[START Source excerpt]

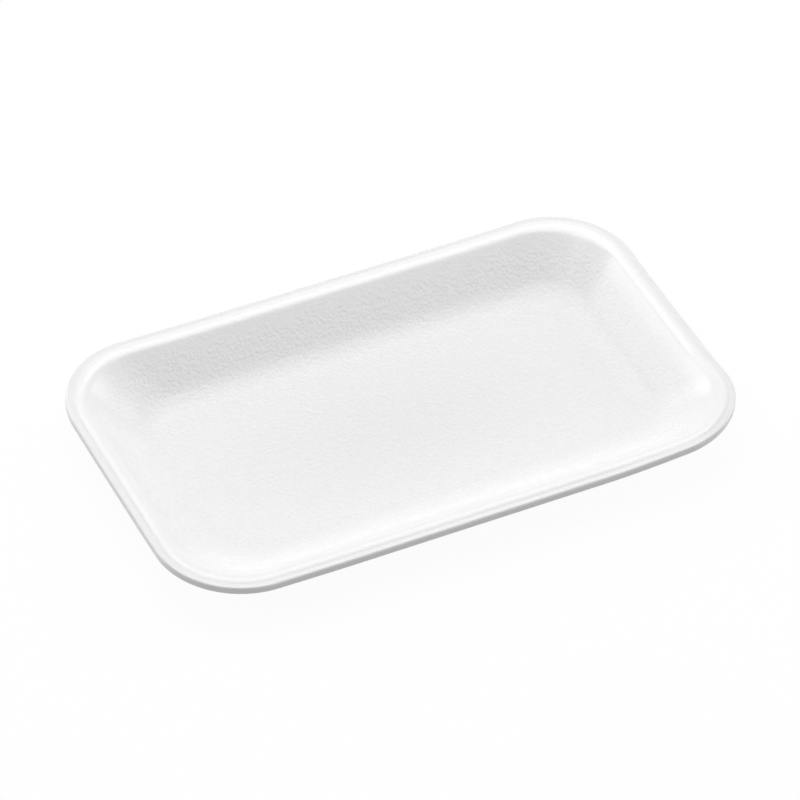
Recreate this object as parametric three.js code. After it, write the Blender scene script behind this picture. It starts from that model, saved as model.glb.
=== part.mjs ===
import * as THREE from "three";

// Food tray pressed from one sheet of white foam.
// Millimetres, +Z up, length along X. The origin is the middle of the flat base, on the surface
// that the tray stands on.

// Overall size
const LENGTH = 210;
const WIDTH = 128;
const HEIGHT = 16;

// Corner radii seen from above
const RIM_CORNER_RADIUS = 30;
const FLOOR_CORNER_RADIUS = 16;

// Walls: the slope from level, and the hollow curve at the foot where wall turns into floor
const SIDE_SLOPE_DEG = 37;
const SIDE_FOOT_RADIUS = 20;
const END_SLOPE_DEG = 38;
const END_FOOT_RADIUS = 16;

// Foam thickness, squeezed a little thinner towards the rim
const FLOOR_THICKNESS = 3;
const WALL_THICKNESS = 2.8;
const LIP_THICKNESS = 2.6;

// Rim: a narrow level lip, and inside it a low round bead that is the highest line of the tray
const EDGE_RADIUS = 0.9;
const UNDER_EDGE_RADIUS = 0.4;
const LIP_FLAT = 1.1;
const LIP_DROP = 0.5;
const LIP_HOLLOW_RADIUS = 1;
const BEAD_RADIUS = 5.5;
const UNDER_LIP_RADIUS = 2;

// Corners: the rim rises a little towards each, and one has sprung up further
const CORNER_RISE = 0.8;
const SPRUNG_CORNER_RISE = 3;
const RISE_REACH_ALONG = 60;
const RISE_REACH_ACROSS = 48;

// Foam
const FOAM_COLOR = 0xf4f4f3;
const FOAM_ROUGHNESS = 0.5;

// Smoothness
const EDGE_STEPS = 3;
const LIP_STEPS = 3;
const BEAD_STEPS = 7;
const FOOT_STEPS = 8;
const CORNER_STEPS = 10;
const LENGTHWISE_STEPS = 6;
const CROSSWISE_STEPS = 4;

const QUARTER_TURN = Math.PI / 2;

// Walks along one line of the section. x is the inset from the trimmed edge, y is the height.
// A heading of 0 points inwards, and a quarter turn points up.
class SectionPen {
  constructor(inset, height, heading) {
    this.points = [new THREE.Vector2(inset, height)];
    this.heading = heading;
  }

  get tip() {
    return this.points[this.points.length - 1];
  }

  line(length) {
    const ahead = new THREE.Vector2(Math.cos(this.heading), Math.sin(this.heading));
    this.points.push(this.tip.clone().addScaledVector(ahead, length));
    return this;
  }

  // A positive turn bends up and a negative one bends down.
  arc(radius, turn, steps) {
    const bend = Math.sign(turn);
    const towardsCentre = this.heading + bend * QUARTER_TURN;
    const x = this.tip.x + radius * Math.cos(towardsCentre);
    const y = this.tip.y + radius * Math.sin(towardsCentre);
    const from = towardsCentre + Math.PI;
    const curve = new THREE.EllipseCurve(x, y, radius, radius, from, from + turn, turn < 0);
    this.points.push(...curve.getPoints(steps).slice(1));
    this.heading += turn;
    return this;
  }
}

// How far an arc that turns from level to the slope moves in height
function arcDrop(radius, slope) {
  return radius * (1 - Math.cos(slope));
}

// Upper face of the foam, from the trimmed edge over lip and bead and down the wall to the floor
function upperLine(slope, footRadius) {
  const lipTurn = Math.acos(1 - LIP_DROP / (BEAD_RADIUS + LIP_HOLLOW_RADIUS));
  const depth = HEIGHT - FLOOR_THICKNESS;
  const wallLength = (depth - arcDrop(BEAD_RADIUS + footRadius, slope)) / Math.sin(slope);
  const pen = new SectionPen(0, HEIGHT - LIP_DROP - EDGE_RADIUS, QUARTER_TURN);
  pen.arc(EDGE_RADIUS, -QUARTER_TURN, EDGE_STEPS).line(LIP_FLAT);
  pen.arc(LIP_HOLLOW_RADIUS, lipTurn, LIP_STEPS).arc(BEAD_RADIUS, -lipTurn - slope, BEAD_STEPS);
  const shoulder = pen.tip;
  pen.line(wallLength).arc(footRadius, slope, FOOT_STEPS);
  return { points: pen.points, shoulder };
}

// Lower face, from the trimmed edge along under the lip and down the outside of the wall to the
// base. Its wall runs parallel to the upper face, one wall thickness away.
function lowerLine(slope, footRadius, shoulder) {
  const underLip = HEIGHT - LIP_DROP - LIP_THICKNESS;
  const inwards = (shoulder.y - underLip) / Math.tan(slope) - WALL_THICKNESS / Math.sin(slope);
  const corner = shoulder.x + inwards;
  const flat = corner - UNDER_LIP_RADIUS * Math.tan(slope / 2) - UNDER_EDGE_RADIUS;
  const outerFoot = footRadius + FLOOR_THICKNESS;
  const wallLength = (underLip - arcDrop(UNDER_LIP_RADIUS + outerFoot, slope)) / Math.sin(slope);
  const pen = new SectionPen(0, underLip + UNDER_EDGE_RADIUS, -QUARTER_TURN);
  pen.arc(UNDER_EDGE_RADIUS, QUARTER_TURN, EDGE_STEPS).line(flat);
  pen.arc(UNDER_LIP_RADIUS, -slope, LIP_STEPS).line(wallLength).arc(outerFoot, slope, FOOT_STEPS);
  return pen.points;
}

// The whole section of one wall, from the edge of the floor over the rim to the edge of the base
function wallSection(slopeDeg, footRadius) {
  const slope = THREE.MathUtils.degToRad(slopeDeg);
  const upper = upperLine(slope, footRadius);
  const lower = lowerLine(slope, footRadius, upper.shoulder);
  return { upper: upper.points.reverse(), lower };
}

// Round the rim the corners share one centre. From the bead inwards they tighten evenly, to the
// radius of the floor's corners.
function cornerRadius(inset, beadInset, footInset) {
  if (inset <= beadInset) {
    return RIM_CORNER_RADIUS - inset;
  }
  const share = (inset - beadInset) / (footInset - beadInset);
  return THREE.MathUtils.lerp(RIM_CORNER_RADIUS - beadInset, FLOOR_CORNER_RADIUS, share);
}

// Lift of a point of the rim's plan near a corner, from 0 at the floor to the full rise at the rim
function rise(x, y, share) {
  const along = 1 - (LENGTH / 2 - Math.abs(x)) / RISE_REACH_ALONG;
  const across = 1 - (WIDTH / 2 - Math.abs(y)) / RISE_REACH_ACROSS;
  const nearness = Math.max(along, 0) * Math.max(across, 0);
  const full = x > 0 && y < 0 ? SPRUNG_CORNER_RISE : CORNER_RISE;
  return full * THREE.MathUtils.smoothstep(nearness, 0, 1) * THREE.MathUtils.smoothstep(share, 0, 1);
}

// One loop round the tray: four corner arcs joined by straight runs. Round each corner the
// height passes from the end wall's to the side wall's.
function loop(side, end, radius, share) {
  const halfLength = LENGTH / 2 - end.x;
  const halfWidth = WIDTH / 2 - side.x;
  const corners = [0, 1, 2, 3].map((quarter) => {
    const start = quarter * QUARTER_TURN;
    const middle = start + QUARTER_TURN / 2;
    const x = Math.sign(Math.cos(middle)) * (halfLength - radius);
    const y = Math.sign(Math.sin(middle)) * (halfWidth - radius);
    const arc = new THREE.EllipseCurve(x, y, radius, radius, start, start + QUARTER_TURN);
    return arc.getPoints(CORNER_STEPS);
  });
  const plan = corners.flatMap((arc, quarter) => {
    const steps = quarter % 2 === 0 ? LENGTHWISE_STEPS : CROSSWISE_STEPS;
    const next = corners[(quarter + 1) % corners.length][0];
    const run = new THREE.LineCurve(arc[CORNER_STEPS], next).getPoints(steps).slice(1, -1);
    const turned = arc.map((point, step) => {
      return { point, turn: (quarter + step / CORNER_STEPS) * QUARTER_TURN };
    });
    const straight = run.map((point) => ({ point, turn: (quarter + 1) * QUARTER_TURN }));
    return [...turned, ...straight];
  });
  return plan.map(({ point, turn }) => {
    const height = THREE.MathUtils.lerp(end.y, side.y, Math.sin(turn) ** 2);
    return [point.x, point.y, height + rise(point.x, point.y, share)];
  });
}

// All loops of one face of the wall, in the order of its section
function loops(sideLine, endLine, beadInset) {
  const insets = sideLine.map((point) => point.x);
  const footInset = Math.max(...insets);
  return sideLine.map((side, index) => {
    const radius = cornerRadius(side.x, beadInset, footInset);
    return loop(side, endLine[index], radius, 1 - side.x / footInset);
  });
}

// Closed skin over the loops, with a level floor inside the first and a level base inside the last
function skin(rings, floorHeight, baseHeight) {
  const size = rings[0].length;
  const positions = rings.flat(2);
  const index = [];
  for (let ring = 0; ring < rings.length - 1; ring += 1) {
    for (let step = 0; step < size; step += 1) {
      const near = ring * size + step;
      const beside = ring * size + (step + 1) % size;
      index.push(near, near + size, beside + size);
      index.push(near, beside + size, beside);
    }
  }
  const floorCentre = rings.length * size;
  const baseCentre = floorCentre + 1;
  const lastRing = (rings.length - 1) * size;
  positions.push(0, 0, floorHeight, 0, 0, baseHeight);
  for (let step = 0; step < size; step += 1) {
    const beside = (step + 1) % size;
    index.push(floorCentre, step, beside);
    index.push(baseCentre, lastRing + beside, lastRing + step);
  }
  const geometry = new THREE.BufferGeometry();
  geometry.setAttribute("position", new THREE.Float32BufferAttribute(positions, 3));
  geometry.setIndex(index);
  geometry.computeVertexNormals();
  return geometry;
}

function trayGeometry() {
  const side = wallSection(SIDE_SLOPE_DEG, SIDE_FOOT_RADIUS);
  const end = wallSection(END_SLOPE_DEG, END_FOOT_RADIUS);
  const bead = side.upper.reduce((highest, point) => (point.y > highest.y ? point : highest));
  const upper = loops(side.upper, end.upper, bead.x);
  const lower = loops(side.lower, end.lower, bead.x);
  return skin([...upper, ...lower], FLOOR_THICKNESS, 0);
}

const foam = new THREE.MeshStandardMaterial({
  color: FOAM_COLOR,
  roughness: FOAM_ROUGHNESS,
  metalness: 0,
});
const tray = new THREE.Mesh(trayGeometry(), foam);
tray.name = "foam_tray";

const group = new THREE.Group();
group.add(tray);

export default group;
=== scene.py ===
import math

import bmesh
import bpy
import numpy as np
from mathutils import Matrix, Vector


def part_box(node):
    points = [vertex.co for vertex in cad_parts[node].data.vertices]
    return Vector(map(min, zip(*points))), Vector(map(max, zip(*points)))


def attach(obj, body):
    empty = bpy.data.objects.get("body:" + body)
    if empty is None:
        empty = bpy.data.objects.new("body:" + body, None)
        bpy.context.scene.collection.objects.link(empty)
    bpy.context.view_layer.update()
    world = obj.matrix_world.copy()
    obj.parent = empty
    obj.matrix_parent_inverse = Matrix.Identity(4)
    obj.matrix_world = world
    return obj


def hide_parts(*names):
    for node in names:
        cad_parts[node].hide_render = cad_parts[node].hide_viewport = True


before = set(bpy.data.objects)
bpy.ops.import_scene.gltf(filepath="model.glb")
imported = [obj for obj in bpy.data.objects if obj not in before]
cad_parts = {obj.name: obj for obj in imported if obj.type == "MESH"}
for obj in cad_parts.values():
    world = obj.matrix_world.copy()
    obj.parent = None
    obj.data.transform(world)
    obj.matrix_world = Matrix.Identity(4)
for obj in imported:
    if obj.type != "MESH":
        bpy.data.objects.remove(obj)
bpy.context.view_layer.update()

# A food tray pressed from one sheet of white foam. Metres, +Z up, length along X.

MM = 0.001
NODE = "foam_tray"


# The tray's shape

# Overall size: length and width from the frame, and the height of its straight sides
LOW, HIGH = (np.array(corner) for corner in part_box(NODE))
LENGTH, WIDTH = HIGH[:2] - LOW[:2]
HEIGHT = 16 * MM

# Corner radii seen from above
RIM_CORNER_RADIUS = 30 * MM
FLOOR_CORNER_RADIUS = 16 * MM

# Walls: the slope from level, and the hollow curve at the foot
SIDE_SLOPE = math.radians(37)
SIDE_FOOT_RADIUS = 20 * MM
END_SLOPE = math.radians(38)
END_FOOT_RADIUS = 16 * MM

# Foam thickness
FLOOR_THICKNESS = 3 * MM
WALL_THICKNESS = 2.8 * MM
LIP_THICKNESS = 2.6 * MM

# Rim: a narrow level lip, and inside it a low round bead
EDGE_RADIUS = 0.9 * MM
UNDER_EDGE_RADIUS = 0.4 * MM
LIP_FLAT = 1.1 * MM
LIP_DROP = 0.5 * MM
LIP_HOLLOW_RADIUS = 1 * MM
BEAD_RADIUS = 5.5 * MM
UNDER_LIP_RADIUS = 2 * MM

# Corners: the rim rises a little towards each, and one has sprung up further
CORNER_RISE = 0.8 * MM
SPRUNG_CORNER_RISE = 3 * MM
RISE_REACH_ALONG = 60 * MM
RISE_REACH_ACROSS = 48 * MM

# Spacing of the fine skin's points
EDGE_STEPS = 5
LIP_FLAT_STEPS = 2
UNDER_LIP_STEPS = 3
LIP_STEPS = 5
BEAD_STEPS = 12
WALL_STEPS = 12
FOOT_STEPS = 16
FLOOR_STEPS = 26
CORNER_STEPS = 40
LENGTHWISE_STEPS = 96
CROSSWISE_STEPS = 44
MERGE_DISTANCE = 0.004 * MM
SHORTEST_EDGE = 0.001 * MM

# Attribute of the skin that marks the lip for its painted shade, and the bead's steps over which it
# fades out
LIP_SHADE_SHARE = "lip_share"
LIP_FADE_STEPS = 3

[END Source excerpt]

> Goal:
Return exactly, and only, the lines from the one containing "const foam = new" down to the one containing "zip(*points))), Vector(map(max, zip(*points)))", with both of those lines included.

> Correct answer:
const foam = new THREE.MeshStandardMaterial({
  color: FOAM_COLOR,
  roughness: FOAM_ROUGHNESS,
  metalness: 0,
});
const tray = new THREE.Mesh(trayGeometry(), foam);
tray.name = "foam_tray";

const group = new THREE.Group();
group.add(tray);

export default group;
=== scene.py ===
import math

import bmesh
import bpy
import numpy as np
from mathutils import Matrix, Vector


def part_box(node):
    points = [vertex.co for vertex in cad_parts[node].data.vertices]
    return Vector(map(min, zip(*points))), Vector(map(max, zip(*points)))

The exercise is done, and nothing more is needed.